Were provisions in an employee handbook contractual?
This question was considered in a recent case involved seven claimants, all employed in various different agencies within the Department for Transport (DfT). Each employer had an employee handbook which contained similar provisions and each employee handbook was split into two sections, section A and Section B. The provisions within section A were stated as being incorporated into employee’s contracts and those in section B were stated as being guidance only.
The terms of an employee’s contract of employment are not necessarily just those contained in an offer letter or in a statement of employment particulars. Employment terms can be incorporated into the contract from other sources such as collective agreements or from an employee handbook. However, if there is a dispute the Courts may consider whether any terms contained within them are “apt for incorporation”. Policies that are included for guidance are unlikely to be “apt for incorporation”.
In the case in question, the DfT tried to impose new, harsher rules on absence management, following unsuccessful negotiations with the recognised trade union.
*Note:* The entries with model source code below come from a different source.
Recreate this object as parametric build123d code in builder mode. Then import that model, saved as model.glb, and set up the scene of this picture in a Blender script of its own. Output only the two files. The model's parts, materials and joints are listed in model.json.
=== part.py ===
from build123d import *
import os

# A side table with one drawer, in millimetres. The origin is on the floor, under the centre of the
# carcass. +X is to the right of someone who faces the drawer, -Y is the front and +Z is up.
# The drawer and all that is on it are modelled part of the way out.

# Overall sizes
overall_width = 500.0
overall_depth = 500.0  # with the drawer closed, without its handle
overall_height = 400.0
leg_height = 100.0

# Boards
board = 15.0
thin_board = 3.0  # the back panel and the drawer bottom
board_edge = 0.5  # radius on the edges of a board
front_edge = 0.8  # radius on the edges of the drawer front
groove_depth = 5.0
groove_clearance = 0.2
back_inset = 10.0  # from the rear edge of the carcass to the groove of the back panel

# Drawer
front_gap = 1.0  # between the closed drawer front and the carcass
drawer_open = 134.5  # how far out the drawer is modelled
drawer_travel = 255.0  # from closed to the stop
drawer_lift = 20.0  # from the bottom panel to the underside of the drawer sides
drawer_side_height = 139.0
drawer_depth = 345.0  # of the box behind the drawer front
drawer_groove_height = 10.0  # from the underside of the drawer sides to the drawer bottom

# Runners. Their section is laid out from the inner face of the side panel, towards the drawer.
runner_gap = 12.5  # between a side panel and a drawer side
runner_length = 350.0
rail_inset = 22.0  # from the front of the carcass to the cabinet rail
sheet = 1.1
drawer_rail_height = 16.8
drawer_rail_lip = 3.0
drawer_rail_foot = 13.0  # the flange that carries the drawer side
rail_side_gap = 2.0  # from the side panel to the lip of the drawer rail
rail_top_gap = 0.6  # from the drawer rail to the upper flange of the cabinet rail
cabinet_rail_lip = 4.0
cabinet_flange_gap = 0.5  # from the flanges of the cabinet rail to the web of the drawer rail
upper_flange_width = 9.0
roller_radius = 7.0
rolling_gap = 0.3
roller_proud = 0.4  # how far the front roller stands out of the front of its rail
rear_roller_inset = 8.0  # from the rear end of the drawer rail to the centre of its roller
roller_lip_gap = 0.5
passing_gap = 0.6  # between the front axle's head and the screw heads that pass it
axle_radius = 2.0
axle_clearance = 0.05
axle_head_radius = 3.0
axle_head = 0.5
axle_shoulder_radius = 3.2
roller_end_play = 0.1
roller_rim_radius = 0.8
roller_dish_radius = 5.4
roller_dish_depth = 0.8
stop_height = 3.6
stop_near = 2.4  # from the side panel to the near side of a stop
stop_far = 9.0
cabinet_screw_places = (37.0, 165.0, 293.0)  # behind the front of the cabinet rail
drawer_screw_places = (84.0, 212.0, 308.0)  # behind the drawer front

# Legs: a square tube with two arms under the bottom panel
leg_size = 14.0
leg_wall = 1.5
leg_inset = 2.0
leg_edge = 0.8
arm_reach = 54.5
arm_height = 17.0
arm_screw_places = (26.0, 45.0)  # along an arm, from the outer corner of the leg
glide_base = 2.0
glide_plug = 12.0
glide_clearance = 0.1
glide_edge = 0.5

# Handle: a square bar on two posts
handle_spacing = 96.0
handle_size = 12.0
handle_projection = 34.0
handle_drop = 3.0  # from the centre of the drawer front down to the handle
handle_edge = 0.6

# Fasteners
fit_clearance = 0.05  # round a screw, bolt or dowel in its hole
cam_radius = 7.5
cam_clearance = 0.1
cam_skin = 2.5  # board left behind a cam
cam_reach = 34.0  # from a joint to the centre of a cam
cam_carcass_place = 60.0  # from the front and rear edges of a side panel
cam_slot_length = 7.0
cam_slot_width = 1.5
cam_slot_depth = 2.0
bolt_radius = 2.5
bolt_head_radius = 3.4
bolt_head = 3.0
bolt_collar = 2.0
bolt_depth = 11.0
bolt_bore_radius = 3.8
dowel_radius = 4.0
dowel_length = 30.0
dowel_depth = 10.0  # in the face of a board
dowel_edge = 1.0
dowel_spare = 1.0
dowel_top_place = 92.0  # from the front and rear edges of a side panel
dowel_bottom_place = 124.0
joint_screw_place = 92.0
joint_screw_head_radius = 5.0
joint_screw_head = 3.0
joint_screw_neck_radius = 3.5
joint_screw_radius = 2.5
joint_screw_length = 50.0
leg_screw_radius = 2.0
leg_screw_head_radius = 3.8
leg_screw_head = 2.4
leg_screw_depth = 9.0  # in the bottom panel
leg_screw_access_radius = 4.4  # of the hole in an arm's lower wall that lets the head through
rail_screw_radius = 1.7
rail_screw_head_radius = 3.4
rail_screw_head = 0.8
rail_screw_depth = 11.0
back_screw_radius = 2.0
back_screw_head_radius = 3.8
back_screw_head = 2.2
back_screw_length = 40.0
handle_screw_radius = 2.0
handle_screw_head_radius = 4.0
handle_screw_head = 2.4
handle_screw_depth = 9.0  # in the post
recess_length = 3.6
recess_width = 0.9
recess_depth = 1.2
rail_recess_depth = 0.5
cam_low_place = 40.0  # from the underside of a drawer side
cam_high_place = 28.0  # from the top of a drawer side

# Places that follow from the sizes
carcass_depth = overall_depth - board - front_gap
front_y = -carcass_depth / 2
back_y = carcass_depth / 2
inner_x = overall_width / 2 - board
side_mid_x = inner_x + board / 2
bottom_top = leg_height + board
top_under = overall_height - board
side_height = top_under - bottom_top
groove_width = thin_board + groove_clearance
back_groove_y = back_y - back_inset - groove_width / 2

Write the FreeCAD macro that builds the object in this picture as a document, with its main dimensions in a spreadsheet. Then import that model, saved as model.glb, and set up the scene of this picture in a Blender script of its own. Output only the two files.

The employee handbook contained the existing provisions on absence management and also stated that changes could only be imposed by the employer if those changes were not detrimental to the employees.
The High Court held that the existing provisions on absence management had been incorporated into the employee’s terms and conditions of employment and the DfT was therefore not entitled to change them unilaterally, the decision was upheld by the Court of Appeal.
Employers need to be wary of the risk of incorporating provisions set out in employee handbooks, or even policies and procedures into the terms of employee’s contracts. Employee handbooks as well as HR related policies and procedures that are intended to be non-contractual should clearly state this and also state that the employer has the right to make changes without recourse to employees.